Chomsky has argued on many occasions that, in order to make meaningful discoveries about language, linguists must try to distinguish between what is important and what is unimportant about language and linguistic behavior. The important matters, sometimes referred to as language universals, concern the learn ability of all languages, the characteristics they share, and the rules and principles that speakers apparently follow in constructing and interpreting sentences; the less important matters have to do with how individual speakers use specific utterances in a variety of ways as they find themselves in this situation or that.
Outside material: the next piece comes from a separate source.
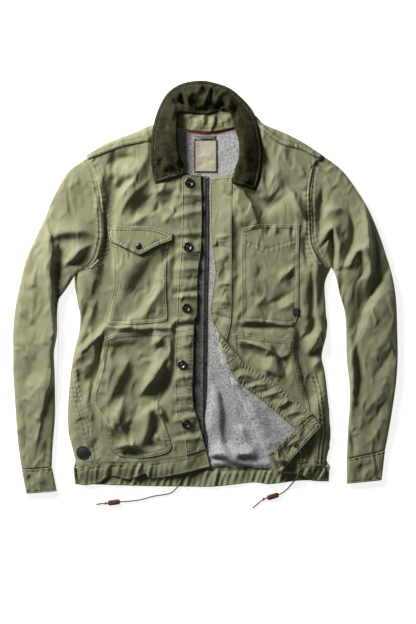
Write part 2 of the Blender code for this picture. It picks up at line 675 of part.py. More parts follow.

Chomsky has also distinguished between what he has called competence and performance. He claims that it is the linguist’s task to characterize what speakers know about their language, i.e., their competence, not what they do with their language, i.e., their performance. The best-known characterization of this distinction comes from Chomsky himself in words which have been extensively quoted: Linguistic theory is concerned primarily with an ideal speaker–listener, in a completely homogeneous speech-community, who knows its language perfectly and is unaffected by such grammatically irrelevant conditions as memory limitations, distractions, shifts of attention and interest, and errors (random or characteristic) in applying his knowledge of the language in actual performance. This seems to me to have been the position of the founders of modern general linguistics, and no cogent reason for modifying it has been offered. To study actual linguistic performance, we must consider the interaction of a variety of factors, of which the underlying competence of the speaker–hearer is only one. In this respect, study of language is no different from empirical investigation of other complex phenomena.
From time to time we will return to this distinction between competence and performance. However, the knowledge we will seek to explain involves more than knowledge of the grammar of the language for it will become apparent that speakers know, or are in agreement about, more than that. Moreover, in their performance they behave systematically: their actions are not random; there is order. Knowing a language also means knowing how to use that language since speakers know not only how to form sentences but also how to use them appropriately.